*Exercise description*
Where a line holds the word "with", copy that line.

— Start of Information shown —

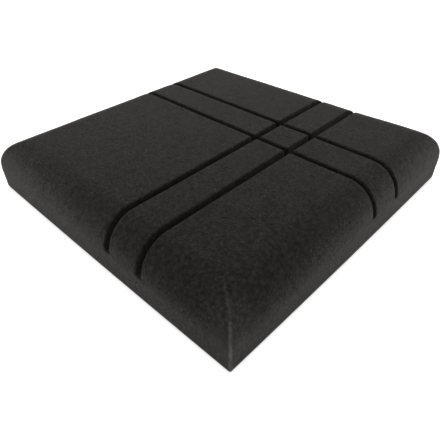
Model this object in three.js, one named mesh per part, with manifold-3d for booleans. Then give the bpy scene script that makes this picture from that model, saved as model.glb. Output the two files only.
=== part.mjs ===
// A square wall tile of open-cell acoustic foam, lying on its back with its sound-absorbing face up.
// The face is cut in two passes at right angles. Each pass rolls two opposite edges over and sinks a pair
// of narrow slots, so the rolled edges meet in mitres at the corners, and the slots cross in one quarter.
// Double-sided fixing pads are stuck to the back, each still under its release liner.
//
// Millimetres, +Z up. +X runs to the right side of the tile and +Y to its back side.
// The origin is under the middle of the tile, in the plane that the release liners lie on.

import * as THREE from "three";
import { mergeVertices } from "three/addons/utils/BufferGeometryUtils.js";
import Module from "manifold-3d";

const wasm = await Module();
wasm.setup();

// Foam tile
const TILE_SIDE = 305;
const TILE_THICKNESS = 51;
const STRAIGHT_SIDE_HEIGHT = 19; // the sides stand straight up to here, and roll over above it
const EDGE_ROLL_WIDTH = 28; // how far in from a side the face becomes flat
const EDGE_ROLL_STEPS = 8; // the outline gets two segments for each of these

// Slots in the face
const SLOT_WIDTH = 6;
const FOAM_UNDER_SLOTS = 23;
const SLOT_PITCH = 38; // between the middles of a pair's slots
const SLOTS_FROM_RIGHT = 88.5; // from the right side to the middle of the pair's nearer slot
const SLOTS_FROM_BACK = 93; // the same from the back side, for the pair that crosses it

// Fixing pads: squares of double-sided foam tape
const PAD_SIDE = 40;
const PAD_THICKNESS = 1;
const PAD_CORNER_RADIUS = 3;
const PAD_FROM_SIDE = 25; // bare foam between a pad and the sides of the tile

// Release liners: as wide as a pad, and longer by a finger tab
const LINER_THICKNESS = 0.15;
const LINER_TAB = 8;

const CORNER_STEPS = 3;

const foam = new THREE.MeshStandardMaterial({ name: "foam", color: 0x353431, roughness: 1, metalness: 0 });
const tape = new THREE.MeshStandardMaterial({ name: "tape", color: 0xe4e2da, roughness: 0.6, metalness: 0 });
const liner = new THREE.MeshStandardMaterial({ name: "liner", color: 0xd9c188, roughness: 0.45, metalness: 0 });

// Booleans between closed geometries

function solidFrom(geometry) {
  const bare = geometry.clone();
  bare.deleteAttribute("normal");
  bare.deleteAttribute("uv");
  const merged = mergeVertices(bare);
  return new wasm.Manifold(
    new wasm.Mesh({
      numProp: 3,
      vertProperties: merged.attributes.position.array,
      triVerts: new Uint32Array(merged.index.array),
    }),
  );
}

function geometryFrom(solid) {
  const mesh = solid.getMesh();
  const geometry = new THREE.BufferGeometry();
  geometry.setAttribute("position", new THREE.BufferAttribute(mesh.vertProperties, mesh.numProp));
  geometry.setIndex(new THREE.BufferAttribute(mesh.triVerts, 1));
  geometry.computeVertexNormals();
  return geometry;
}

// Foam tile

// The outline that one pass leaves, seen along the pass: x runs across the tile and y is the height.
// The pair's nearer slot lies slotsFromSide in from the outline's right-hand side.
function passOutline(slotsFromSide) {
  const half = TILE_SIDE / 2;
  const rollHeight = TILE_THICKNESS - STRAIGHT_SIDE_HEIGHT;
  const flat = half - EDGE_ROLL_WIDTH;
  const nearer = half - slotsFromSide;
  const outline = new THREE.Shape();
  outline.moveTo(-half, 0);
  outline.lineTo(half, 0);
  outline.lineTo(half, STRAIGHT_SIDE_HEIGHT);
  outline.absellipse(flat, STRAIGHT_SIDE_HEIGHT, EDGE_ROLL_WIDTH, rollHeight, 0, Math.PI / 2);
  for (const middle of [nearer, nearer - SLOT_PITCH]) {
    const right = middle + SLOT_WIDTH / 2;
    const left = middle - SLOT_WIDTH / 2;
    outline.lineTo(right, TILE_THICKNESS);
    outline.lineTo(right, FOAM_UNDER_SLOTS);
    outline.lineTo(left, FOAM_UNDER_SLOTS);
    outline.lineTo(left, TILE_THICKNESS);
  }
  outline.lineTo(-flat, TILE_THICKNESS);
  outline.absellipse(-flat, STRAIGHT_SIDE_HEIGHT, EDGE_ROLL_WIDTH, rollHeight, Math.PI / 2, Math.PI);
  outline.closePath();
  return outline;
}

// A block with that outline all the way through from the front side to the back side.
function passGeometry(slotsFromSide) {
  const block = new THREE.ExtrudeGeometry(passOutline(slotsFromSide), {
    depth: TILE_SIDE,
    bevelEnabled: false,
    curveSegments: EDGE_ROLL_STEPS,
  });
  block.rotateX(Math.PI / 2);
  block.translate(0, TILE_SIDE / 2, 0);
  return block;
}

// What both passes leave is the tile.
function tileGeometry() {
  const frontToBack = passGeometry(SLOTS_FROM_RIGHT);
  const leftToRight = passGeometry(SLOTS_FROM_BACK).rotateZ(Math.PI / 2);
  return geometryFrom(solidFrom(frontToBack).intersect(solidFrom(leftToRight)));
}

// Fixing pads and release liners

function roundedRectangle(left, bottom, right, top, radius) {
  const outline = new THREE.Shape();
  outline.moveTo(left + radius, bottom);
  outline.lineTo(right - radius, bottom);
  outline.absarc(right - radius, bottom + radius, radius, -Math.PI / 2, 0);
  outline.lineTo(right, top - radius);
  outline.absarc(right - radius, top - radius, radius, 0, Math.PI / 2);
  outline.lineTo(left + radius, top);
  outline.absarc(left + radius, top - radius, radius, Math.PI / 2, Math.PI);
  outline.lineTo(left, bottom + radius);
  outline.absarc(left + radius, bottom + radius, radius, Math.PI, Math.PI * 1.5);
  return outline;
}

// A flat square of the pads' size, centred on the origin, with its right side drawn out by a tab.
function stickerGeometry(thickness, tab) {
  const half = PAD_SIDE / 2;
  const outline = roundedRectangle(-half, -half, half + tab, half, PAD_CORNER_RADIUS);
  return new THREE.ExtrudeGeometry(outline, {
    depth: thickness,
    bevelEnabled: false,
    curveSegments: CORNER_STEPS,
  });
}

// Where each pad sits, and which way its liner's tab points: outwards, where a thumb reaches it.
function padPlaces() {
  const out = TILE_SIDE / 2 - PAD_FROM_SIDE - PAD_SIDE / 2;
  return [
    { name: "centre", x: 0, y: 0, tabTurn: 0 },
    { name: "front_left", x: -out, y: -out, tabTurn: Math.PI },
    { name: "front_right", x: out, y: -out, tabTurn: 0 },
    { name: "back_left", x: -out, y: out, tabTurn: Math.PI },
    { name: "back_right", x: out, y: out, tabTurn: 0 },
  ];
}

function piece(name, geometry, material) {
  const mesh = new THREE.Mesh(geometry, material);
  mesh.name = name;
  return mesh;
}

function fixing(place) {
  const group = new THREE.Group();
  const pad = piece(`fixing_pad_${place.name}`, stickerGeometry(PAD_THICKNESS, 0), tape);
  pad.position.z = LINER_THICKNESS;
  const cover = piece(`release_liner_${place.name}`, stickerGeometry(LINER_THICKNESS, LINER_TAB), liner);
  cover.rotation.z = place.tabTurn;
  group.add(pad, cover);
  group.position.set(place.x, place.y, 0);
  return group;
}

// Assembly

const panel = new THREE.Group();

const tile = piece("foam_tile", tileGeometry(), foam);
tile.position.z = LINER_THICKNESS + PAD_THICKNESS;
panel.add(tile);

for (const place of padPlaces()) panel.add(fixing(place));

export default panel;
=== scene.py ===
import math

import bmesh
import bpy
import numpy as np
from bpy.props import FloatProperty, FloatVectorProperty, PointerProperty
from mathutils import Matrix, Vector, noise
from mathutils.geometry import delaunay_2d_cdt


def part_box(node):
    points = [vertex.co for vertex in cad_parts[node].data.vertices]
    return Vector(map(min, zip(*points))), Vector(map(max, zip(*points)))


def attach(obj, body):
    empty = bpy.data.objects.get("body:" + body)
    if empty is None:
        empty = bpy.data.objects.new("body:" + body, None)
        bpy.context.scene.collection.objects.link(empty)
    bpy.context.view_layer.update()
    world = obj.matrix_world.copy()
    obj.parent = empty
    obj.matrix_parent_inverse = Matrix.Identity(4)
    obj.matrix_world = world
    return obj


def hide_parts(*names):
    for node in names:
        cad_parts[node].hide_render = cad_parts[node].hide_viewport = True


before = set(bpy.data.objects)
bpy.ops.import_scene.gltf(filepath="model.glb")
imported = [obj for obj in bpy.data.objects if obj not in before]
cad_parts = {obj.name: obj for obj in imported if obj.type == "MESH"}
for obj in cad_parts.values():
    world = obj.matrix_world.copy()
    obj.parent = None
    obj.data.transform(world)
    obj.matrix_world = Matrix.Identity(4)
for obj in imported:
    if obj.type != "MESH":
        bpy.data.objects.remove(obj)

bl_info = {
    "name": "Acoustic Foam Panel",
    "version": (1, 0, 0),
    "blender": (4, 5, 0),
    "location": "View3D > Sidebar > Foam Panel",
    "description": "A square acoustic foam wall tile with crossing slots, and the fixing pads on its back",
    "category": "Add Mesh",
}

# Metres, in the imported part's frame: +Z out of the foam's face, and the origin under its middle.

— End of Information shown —

*The response*
Model this object in three.js, one named mesh per part, with manifold-3d for booleans. Then give the bpy scene script that makes this picture from that model, saved as model.glb. Output the two files only.
// A square wall tile of open-cell acoustic foam, lying on its back with its sound-absorbing face up.
// A block with that outline all the way through from the front side to the back side.
// A flat square of the pads' size, centred on the origin, with its right side drawn out by a tab.
    "description": "A square acoustic foam wall tile with crossing slots, and the fixing pads on its back",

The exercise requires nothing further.